De cualquier manera, la posibilidad de concretar políticas como las de Recip Erdogan debería traer a la consideración periodística uno de los rasgos más repulsivos del presente: el regreso a las ideologías confesionales y a la propensión a abroquelarse en ellas para evadir cualquier evaluación racional de los hechos. Lo decimos pensando en la decisión de Benjamín Netanyahu de limitar los derechos políticos de los palestinos de nacionalidad israelí que viven en ese territorio; pero también y ante todo en la reciente resolución del primer ministro indio, Narendra Modi, de exigir la conversión al hinduismo a los 119 millones de musulmanes que habitan el país, como único recurso para retener la nacionalidad india y no convertirse en ciudadanos de segunda clase en su tierra natal.

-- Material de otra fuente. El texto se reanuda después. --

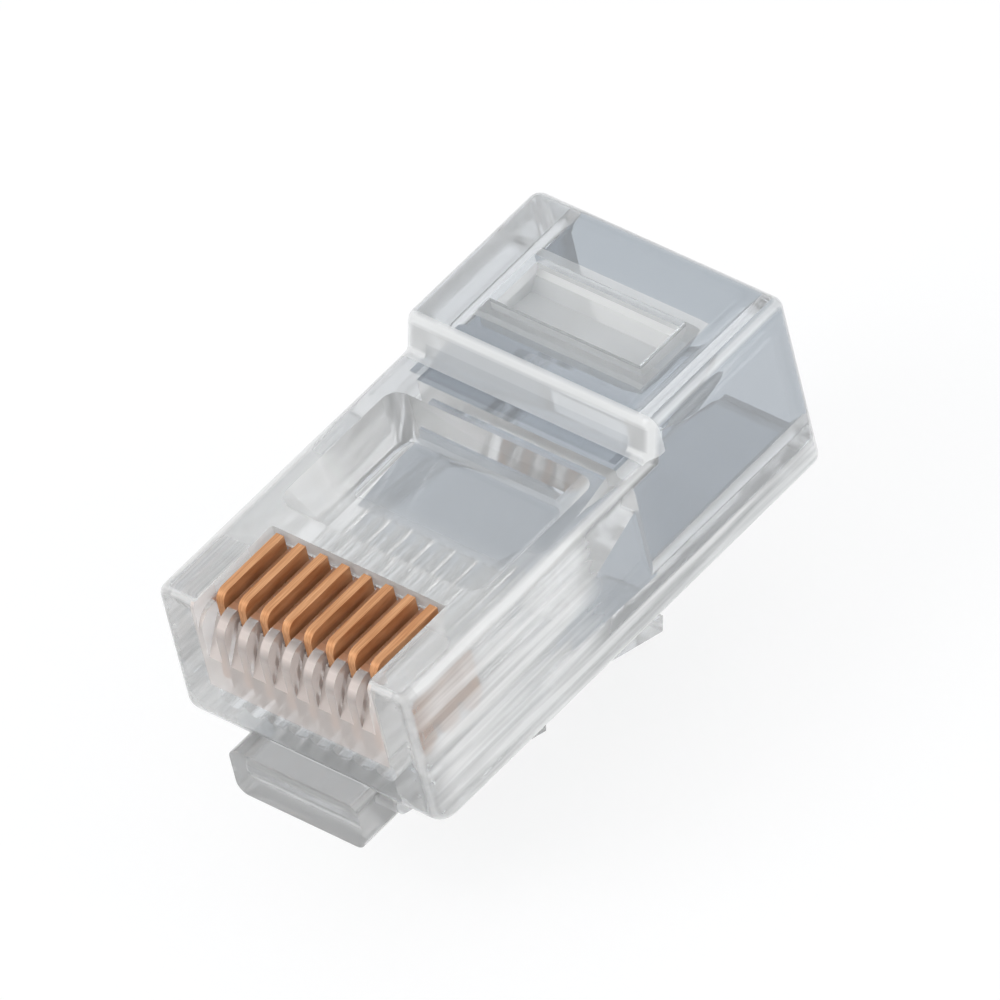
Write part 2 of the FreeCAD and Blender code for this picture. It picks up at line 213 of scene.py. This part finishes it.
def polycarbonate_skin(tree, masks):
    """The shader socket of the hazy skin: some light is thrown back milky, the rest goes inwards.
    Over the ribs the milk carries the contacts' colour as painted reflection.
    """
    milk_and_painted_reflection = add(tree, "ShaderNodeMix", {
        "data_type": "RGBA", COLOUR_A: linear(MILK), COLOUR_B: linear(RIB_FRONT_PAINTED_REFLECTION)},
        {0: masks["rib_fronts"]})
    milk_and_painted_reflection = add(tree, "ShaderNodeMix", {"data_type": "RGBA", COLOUR_B: linear(RIB_TOP_PAINTED_REFLECTION)},
               {0: masks["rib_tops"], COLOUR_A: milk_and_painted_reflection.outputs[COLOUR_OUT]})
    inwards = add(tree, "ShaderNodeBsdfTranslucent", {"Color": linear("#ffffff")})
    back = add(tree, "ShaderNodeBsdfPrincipled", {"Roughness": 0.12},
               {"Base Color": milk_and_painted_reflection.outputs[COLOUR_OUT]})
    skin = add(tree, "ShaderNodeMixShader", {0: MILK_THROWN_BACK},
               {1: inwards.outputs["BSDF"], 2: back.outputs["BSDF"]})
    return skin.outputs["Shader"]


def edge_painted_highlight(tree, coordinates, masks):
    """The socket of the painted highlight along moulded edges, whose normals point along none of the
    axes: milky haze laid there to make the rims light.
    """
    edge = add(tree, "ShaderNodeMapRange", {
        "From Min": ON_EDGE, "From Max": ON_FACE, "To Min": EDGE_PAINTED_HIGHLIGHT, "To Max": 0.0},
        {"Value": largest_part(tree, coordinates.outputs["Normal"])}).outputs["Result"]
    for place, loss in EDGE_HIGHLIGHT_LOSSES.items():
        left = add(tree, "ShaderNodeMath", {"operation": "MULTIPLY_ADD", 1: -loss, 2: 1.0},
                   {0: masks[place]})
        edge = add(tree, "ShaderNodeMath", {"operation": "MULTIPLY"},
                   {0: edge, 1: left.outputs["Value"]}).outputs["Value"]
    return edge


def flow_haze(tree, coordinates, masks):
    """The socket of the haze in the flow lines that run along the nose's sides and the keel."""
    flow = add(tree, "ShaderNodeMapping", {"Scale": [1 / (length * MM) for length in FLOW_LINE]},
               {"Vector": coordinates.outputs["Object"]})
    streak = add(tree, "ShaderNodeTexNoise", {"Scale": 1.0, "Detail": 2.0},
                 {"Vector": flow.outputs["Vector"]})
    lines = add(tree, "ShaderNodeMapRange", {
        "From Min": FLOW_LEVELS[0], "From Max": FLOW_LEVELS[1],
        "To Min": FLOW_HAZE[0], "To Max": FLOW_HAZE[1]}, {"Value": streak.outputs["Fac"]})
    lined = add(tree, "ShaderNodeMath", {"operation": "MAXIMUM"},
                {0: masks["nose_sides"], 1: masks["keel"]})
    return add(tree, "ShaderNodeMath", {"operation": "MULTIPLY"},
               {0: lines.outputs["Result"], 1: lined.outputs["Value"]}).outputs["Value"]


def polycarbonate_haze(tree, coordinates, masks):
    """The socket of the hazy skin's share: more at a glancing angle and along the edges, as painted
    highlight, and more in some places.
    """
    # Painted highlight: more milky haze at a glancing angle, to light the rims.
    glancing = add(tree, "ShaderNodeLayerWeight", {"Blend": 0.35})
    haze = add(tree, "ShaderNodeMapRange", {"To Min": FACING_HAZE, "To Max": GLANCING_PAINTED_HIGHLIGHT},
               {"Value": glancing.outputs["Facing"]}).outputs["Result"]
    parts = [(edge_painted_highlight(tree, coordinates, masks), 1.0), (flow_haze(tree, coordinates, masks), 1.0)]
    parts += [(masks[place], share) for place, share in PLACE_HAZES_AND_PAINTED_LIGHT.items()]
    for part, share in parts:
        haze = add(tree, "ShaderNodeMath", {"operation": "MULTIPLY_ADD", 1: share},
                   {0: part, 2: haze}).outputs["Value"]
    return add(tree, "ShaderNodeMath", {"operation": "MINIMUM", 1: 1.0}, {0: haze}).outputs["Value"]


def clear_polycarbonate():
    """Injection-moulded polycarbonate: clear and glossy, with painted shade round the cable cavity
    and in the cable block.

    A light haze in its skin, stronger where a face is seen at a glancing angle and along the moulded
    edges, is painted highlight; the haze also draws flow lines along the nose and keel, and is laid
    more thickly in some places, partly as painted light.
    """
    material, tree = new_material("clear_polycarbonate")
    coordinates = add(tree, "ShaderNodeTexCoord")
    where = add(tree, "ShaderNodeSeparateXYZ", links={0: coordinates.outputs["Object"]})
    across = add(tree, "ShaderNodeMath", {"operation": "ABSOLUTE"}, {0: where.outputs["X"]})
    folded = add(tree, "ShaderNodeCombineXYZ", links={
        0: across.outputs["Value"], 1: where.outputs["Y"], 2: where.outputs["Z"]})
    masks = {name: mask_of(tree, folded.outputs["Vector"], place)
             for name, place in PLACES.items()}
    mix = add(tree, "ShaderNodeMixShader", links={
        0: polycarbonate_haze(tree, coordinates, masks),
        1: polycarbonate_body(tree, coordinates, where, masks),
        2: polycarbonate_skin(tree, masks)})
    add(tree, "ShaderNodeOutputMaterial", links={"Surface": mix.outputs["Shader"]})
    return material


# -------------------------------------------------------------------------- gold-flashed bronze

# Lines that drawing leaves in the strip, in mm. Real ones are a few microns wide: these are drawn
# 0.05 mm wide, so that they show.
DRAWN_LINE = (0.05, 1.5, 0.3)
# Thinly and fully flashed, each with the level of the noise at which it is reached.
TONES = ((0.3, "#b77a4b"), (0.7, "#dca678"))
SATIN = (0.32, 0.5)


def gold_flashed_bronze():
    """Phosphor-bronze strip with a thin gold flash: warm, satin, drawn along the blade."""
    material, tree = new_material("gold_flashed_bronze")
    coordinates = add(tree, "ShaderNodeTexCoord")
    grain = add(tree, "ShaderNodeMapping", {"Scale": [1 / (length * MM) for length in DRAWN_LINE]},
                {"Vector": coordinates.outputs["Object"]})
    streak = add(tree, "ShaderNodeTexNoise", {"Scale": 1.0, "Detail": 3.0},
                 {"Vector": grain.outputs["Vector"]})
    tone = add(tree, "ShaderNodeValToRGB", links={"Fac": streak.outputs["Fac"]})
    for stop, (level, colour) in zip(tone.color_ramp.elements, TONES):
        stop.position = level
        stop.color = linear(colour)
    rough = add(tree, "ShaderNodeMapRange", {"To Min": SATIN[0], "To Max": SATIN[1]},
                {"Value": streak.outputs["Fac"]})
    shader = add(tree, "ShaderNodeBsdfPrincipled", {"Metallic": 0.45}, {
        "Base Color": tone.outputs["Color"], "Roughness": rough.outputs["Result"]})
    add(tree, "ShaderNodeOutputMaterial", links={"Surface": shader.outputs["BSDF"]})
    return material


# ----------------------------------------------------------------------------------- the studio

# The camera looks at this point of the plug, in mm from the frame's origin. Its angles are in
# degrees: the azimuth is 0 in front of the nose and grows towards +X.
CAMERA_AIM = Vector((0.380, 11.026, 0.956))
CAMERA_DISTANCE = 800
CAMERA_AZIMUTH = 50.09
CAMERA_ELEVATION = 42.91
CAMERA_ROLL = -14.42
CAMERA_LENS = 822.3                          # mm, before a sensor 36 mm wide
CAMERA_SIGHT = 10                            # m, how far it sees

FLOOR_REACH = 2.0                            # m, from its middle to each side
FLOOR_GAP = 0.5 * MM                         # under the latch's lowest point
PAPER_GLOW = 0.8                             # the rest of its white is lit, and takes the shadow

LAMP_SIDE = 0.10                             # m
LAMP_AIM = Vector((0, 0.01, 0))
LIGHT_BOUNCES = 14                           # enough to cross every wall of the clear housing


def make_camera():
    """A long lens in front, to the right and above, rolled so that the plug lies aslant."""
    data = bpy.data.cameras.new("camera")
    data.lens = CAMERA_LENS
    data.clip_end = CAMERA_SIGHT
    camera = link_object("camera", data)
    azimuth = math.radians(CAMERA_AZIMUTH)
    elevation = math.radians(CAMERA_ELEVATION)
    away = Vector((math.sin(azimuth) * math.cos(elevation),
                   -math.cos(azimuth) * math.cos(elevation), math.sin(elevation)))
    look = away.to_track_quat("Z", "Y").to_matrix()
    roll = Matrix.Rotation(math.radians(CAMERA_ROLL), 3, "Z")
    spot = (CAMERA_AIM + away * CAMERA_DISTANCE) * MM
    camera.matrix_world = Matrix.Translation(spot) @ (look @ roll).to_4x4()
    bpy.context.scene.camera = camera


def background_rays(tree):
    """The socket that is 1 on rays that show the background: straight, mirrored or let through."""
    paths = add(tree, "ShaderNodeLightPath")
    straight_or_mirrored = add(tree, "ShaderNodeMath", {"operation": "MAXIMUM"}, {
        0: paths.outputs["Is Camera Ray"], 1: paths.outputs["Is Glossy Ray"]})
    return add(tree, "ShaderNodeMath", {"operation": "MAXIMUM"}, {
        0: straight_or_mirrored.outputs["Value"],
        1: paths.outputs["Is Transmission Ray"]}).outputs["Value"]


def sweep_paper():
    """White sweep paper: white to the eye and behind clear plastic, and it still takes a shadow."""
    material, tree = new_material("sweep_paper")
    paper = add(tree, "ShaderNodeBsdfDiffuse", {"Color": linear("#ffffff")})
    glow = add(tree, "ShaderNodeEmission", {"Color": linear("#ffffff"), "Strength": 1.0})
    share = add(tree, "ShaderNodeMath", {"operation": "MULTIPLY", 1: PAPER_GLOW},
                {0: background_rays(tree)})
    mix = add(tree, "ShaderNodeMixShader", links={
        0: share.outputs["Value"], 1: paper.outputs["BSDF"], 2: glow.outputs["Emission"]})
    add(tree, "ShaderNodeOutputMaterial", links={"Surface": mix.outputs["Shader"]})
    return material


def make_floor():
    """A wide sheet of sweep paper just under the plug."""
    height = cad_box[0][2] - FLOOR_GAP
    corners = [(x * FLOOR_REACH, y * FLOOR_REACH, height)
               for x, y in ((-1, -1), (1, -1), (1, 1), (-1, 1))]
    mesh = bpy.data.meshes.new("sweep_paper")
    mesh.from_pydata(corners, [], [(0, 1, 2, 3)])
    floor = link_object("sweep_paper", mesh)
    dress(floor, sweep_paper())


def make_world():
    """A pale room that shows as plain white."""
    world = bpy.data.worlds.new("studio")
    bpy.context.scene.world = world
    world.use_nodes = True
    tree = world.node_tree
    tree.nodes.clear()
    white = add(tree, "ShaderNodeBackground", {"Color": linear("#ffffff"), "Strength": 1.0})
    room = add(tree, "ShaderNodeBackground", {"Color": linear("#eef0f3"), "Strength": 1.0})
    mix = add(tree, "ShaderNodeMixShader", links={
        0: background_rays(tree), 1: room.outputs["Background"], 2: white.outputs["Background"]})
    add(tree, "ShaderNodeOutputWorld", links={"Surface": mix.outputs["Shader"]})


def softbox(name, place, watts):
    """A square lamp at this place, in metres, turned to the plug."""
    data = bpy.data.lights.new(name, "AREA")
    data.shape = "SQUARE"
    data.size = LAMP_SIDE
    data.energy = watts
    lamp = link_object(name, data)
    lamp.location = place
    lamp.rotation_euler = (LAMP_AIM - Vector(place)).to_track_quat("-Z", "Y").to_euler()


# ------------------------------------------------------------------------------ the dressed plug

make_camera()
make_floor()
make_world()
softbox("key", (-0.06, -0.14, 0.16), 0.12)
softbox("fill", (0.18, 0.10, 0.08), 0.06)

moulding = clear_polycarbonate()
blade = gold_flashed_bronze()
for name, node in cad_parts.items():
    dress(node, blade if name.startswith("contact") else moulding)

bpy.context.scene.cycles.max_bounces = LIGHT_BOUNCES
bpy.context.scene.cycles.transmission_bounces = LIGHT_BOUNCES
bpy.context.scene.view_settings.view_transform = "Standard"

Quizá no sea casual que Modi sea un autócrata en política y un neoliberal en economía: el desprecio por la calidad humana es parte inevitable de los procesos de ingeniería social, que concentran la riqueza y consideran a quienes no pertenecen al círculo áulico como abstracciones numéricas: como infrahumanos antes que como personas. El siglo pasado abundó en ejemplos de esta laya, y todos sabemos en qué terminaron.